• [Direction] Write out all the data again, exactly as it stands.

** Start **

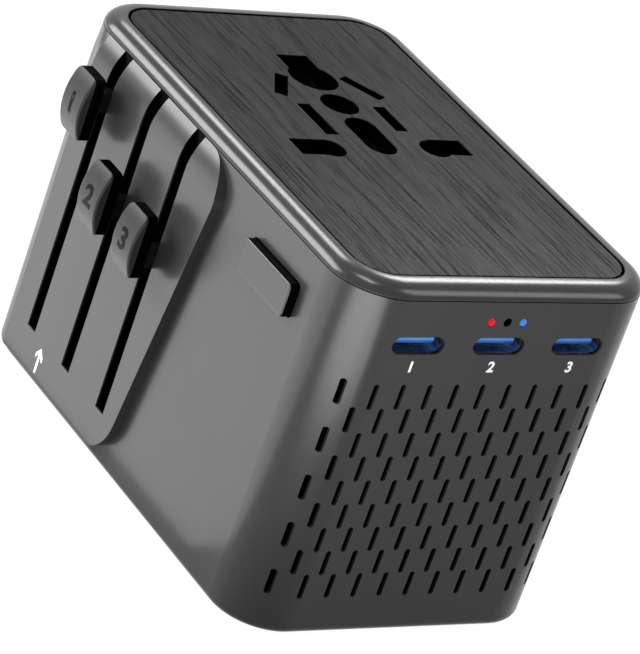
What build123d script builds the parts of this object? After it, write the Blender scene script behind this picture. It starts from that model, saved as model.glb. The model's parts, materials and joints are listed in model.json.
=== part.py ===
from build123d import *
import os
from math import sqrt

os.makedirs("parts", exist_ok=True)

# Sizes in millimetres. X is the width with the sliders at the left, Y runs back from the
# grille, Z runs up from the pin face to the socket face. The origin is the centre of the pin face.

# Case
case_width = 51.3
case_depth = 80.6
case_corner = 8.6
wall = 2.0
seam_height = 53.4
foot_round = 1.2
running_gap = 0.25
fit_gap = 0.1
overrun = 1.0

# Slider pad, raised on the left wall and wrapped round the back corner
pad_proud = 1.55
pad_bottom = 1.7
pad_rise = 5.3
pad_edge_round = 0.9
pad_front_top = -6.9
pad_front_bottom = 0.3
pad_top_round = 6.0
pad_bottom_round = 7.5

# Slots and sliders, in the order European, British, American
slot_width = 2.35
slot_pitch = 11.0
first_slot_y = 25.7
slot_foot = 8.2
slot_end_gap = 0.15
stem_height = 3.2
stem_heights = {"eu": 46.1, "uk": 35.2, "us": 33.8}
knob_heights = {"eu": 45.5, "uk": 36.6, "us": 36.2}
notch_heights = {"eu": 50.4, "uk": 39.3, "us": 37.9}
travels = {"eu": 35.0, "uk": 21.4, "us": 20.0}

# Knobs
knob_width = 5.3
knob_height = 9.9
knob_standoff = 2.5
knob_end_thickness = 1.7
knob_crown = 1.3
knob_corner = 0.9
knob_edge = 0.35
knob_socket_depth = 0.9

# Grille: staggered upright slots that run on to both front corners
grille_pitch = 4.4
grille_rows = 9
grille_flat_columns = 9
grille_top = 38.5
grille_slot_width = 0.84
grille_slot_length = 3.96
grille_slot_end = 0.26
grille_corner_x = 22.0
grille_corner_depth = 4.6

# Receptacle openings and indicators in the front wall
port_pitch = 13.3
port_height = 46.55
port_cut_width = 8.5
port_cut_height = 2.75
port_lip = 0.6
shell_width = 8.94
shell_height = 3.16
shell_wall = 0.3
shell_depth = 7.3
tongue_width = 6.7
tongue_thickness = 0.7
tongue_setback = 0.8
light_height = 50.3
light_pitch = 2.64
light_radius = 0.55

# Mode button
button_inset = 18.7
button_height = 45.65
button_length = 12.8
button_rise = 5.1
button_proud = 1.5
button_corner = 0.6
button_edge = 0.25
button_gap = 0.15
button_flange = 0.8
button_flange_thickness = 1.0
button_travel = 1.0

# Bezel, deck and panel
bezel_height = 2.5
bezel_round = 2.35
rim_chamfer = 0.25
seam_groove = 0.16
panel_side_margin = 3.45
panel_end_margin = 3.75
panel_corner = 4.9
panel_drop = 0.6
panel_thickness = 0.8
panel_gap = 0.45
deck_thickness = 1.6
skirt_depth = 2.0
skirt_wall = 1.2

# Universal socket pattern; places are from its own centre line
socket_x = 0.66
earth_hole_radius = 3.83
earth_hole_y = 18.06
earth_slot_width = 5.4
earth_slot_end = 24.7
round_hole_radius = 2.95
round_hole_y = 10.3
slant_length = 7.0
slant_width = 2.0
slant_angle = 30
slant_x = 7.0
slant_y = 15.5
flat_slot_width = 2.2
flat_slot_x = 6.5
flat_slot_end = 10.0
long_flat_slot = 8.75
short_flat_slot = 7.0
centre_slot_width = 5.0
centre_slot_length = 10.5
centre_slot_y = 1.26
side_hole_radius = 2.4
side_hole_x = 9.25
left_hole_y = -2.7
right_hole_y = -1.8
side_slot_height = 4.3
side_slot_end = 15.0
left_slot_shift = 0.2
right_slot_shift = 0.5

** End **

• [Exercise output]
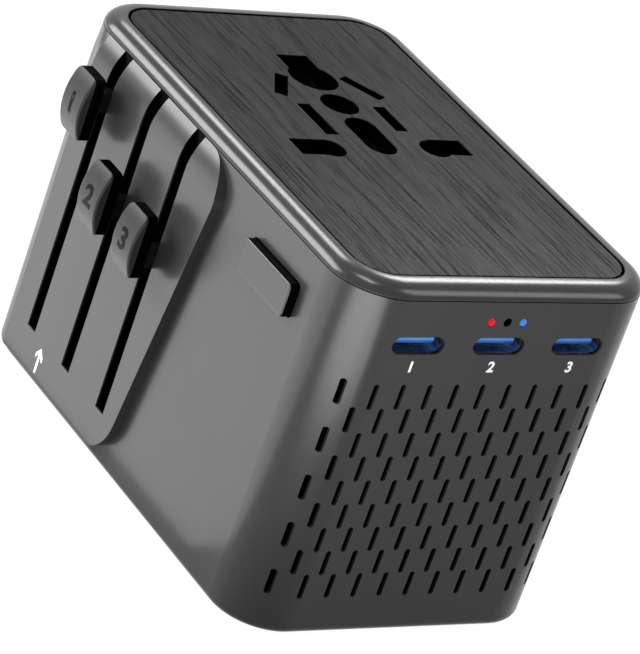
What build123d script builds the parts of this object? After it, write the Blender scene script behind this picture. It starts from that model, saved as model.glb. The model's parts, materials and joints are listed in model.json.
=== part.py ===
from build123d import *
import os
from math import sqrt

os.makedirs("parts", exist_ok=True)

# Sizes in millimetres. X is the width with the sliders at the left, Y runs back from the
# grille, Z runs up from the pin face to the socket face. The origin is the centre of the pin face.

# Case
case_width = 51.3
case_depth = 80.6
case_corner = 8.6
wall = 2.0
seam_height = 53.4
foot_round = 1.2
running_gap = 0.25
fit_gap = 0.1
overrun = 1.0

# Slider pad, raised on the left wall and wrapped round the back corner
pad_proud = 1.55
pad_bottom = 1.7
pad_rise = 5.3
pad_edge_round = 0.9
pad_front_top = -6.9
pad_front_bottom = 0.3
pad_top_round = 6.0
pad_bottom_round = 7.5

# Slots and sliders, in the order European, British, American
slot_width = 2.35
slot_pitch = 11.0
first_slot_y = 25.7
slot_foot = 8.2
slot_end_gap = 0.15
stem_height = 3.2
stem_heights = {"eu": 46.1, "uk": 35.2, "us": 33.8}
knob_heights = {"eu": 45.5, "uk": 36.6, "us": 36.2}
notch_heights = {"eu": 50.4, "uk": 39.3, "us": 37.9}
travels = {"eu": 35.0, "uk": 21.4, "us": 20.0}

# Knobs
knob_width = 5.3
knob_height = 9.9
knob_standoff = 2.5
knob_end_thickness = 1.7
knob_crown = 1.3
knob_corner = 0.9
knob_edge = 0.35
knob_socket_depth = 0.9

# Grille: staggered upright slots that run on to both front corners
grille_pitch = 4.4
grille_rows = 9
grille_flat_columns = 9
grille_top = 38.5
grille_slot_width = 0.84
grille_slot_length = 3.96
grille_slot_end = 0.26
grille_corner_x = 22.0
grille_corner_depth = 4.6

# Receptacle openings and indicators in the front wall
port_pitch = 13.3
port_height = 46.55
port_cut_width = 8.5
port_cut_height = 2.75
port_lip = 0.6
shell_width = 8.94
shell_height = 3.16
shell_wall = 0.3
shell_depth = 7.3
tongue_width = 6.7
tongue_thickness = 0.7
tongue_setback = 0.8
light_height = 50.3
light_pitch = 2.64
light_radius = 0.55

# Mode button
button_inset = 18.7
button_height = 45.65
button_length = 12.8
button_rise = 5.1
button_proud = 1.5
button_corner = 0.6
button_edge = 0.25
button_gap = 0.15
button_flange = 0.8
button_flange_thickness = 1.0
button_travel = 1.0

# Bezel, deck and panel
bezel_height = 2.5
bezel_round = 2.35
rim_chamfer = 0.25
seam_groove = 0.16
panel_side_margin = 3.45
panel_end_margin = 3.75
panel_corner = 4.9
panel_drop = 0.6
panel_thickness = 0.8
panel_gap = 0.45
deck_thickness = 1.6
skirt_depth = 2.0
skirt_wall = 1.2

# Universal socket pattern; places are from its own centre line
socket_x = 0.66
earth_hole_radius = 3.83
earth_hole_y = 18.06
earth_slot_width = 5.4
earth_slot_end = 24.7
round_hole_radius = 2.95
round_hole_y = 10.3
slant_length = 7.0
slant_width = 2.0
slant_angle = 30
slant_x = 7.0
slant_y = 15.5
flat_slot_width = 2.2
flat_slot_x = 6.5
flat_slot_end = 10.0
long_flat_slot = 8.75
short_flat_slot = 7.0
centre_slot_width = 5.0
centre_slot_length = 10.5
centre_slot_y = 1.26
side_hole_radius = 2.4
side_hole_x = 9.25
left_hole_y = -2.7
right_hole_y = -1.8
side_slot_height = 4.3
side_slot_end = 15.0
left_slot_shift = 0.2
right_slot_shift = 0.5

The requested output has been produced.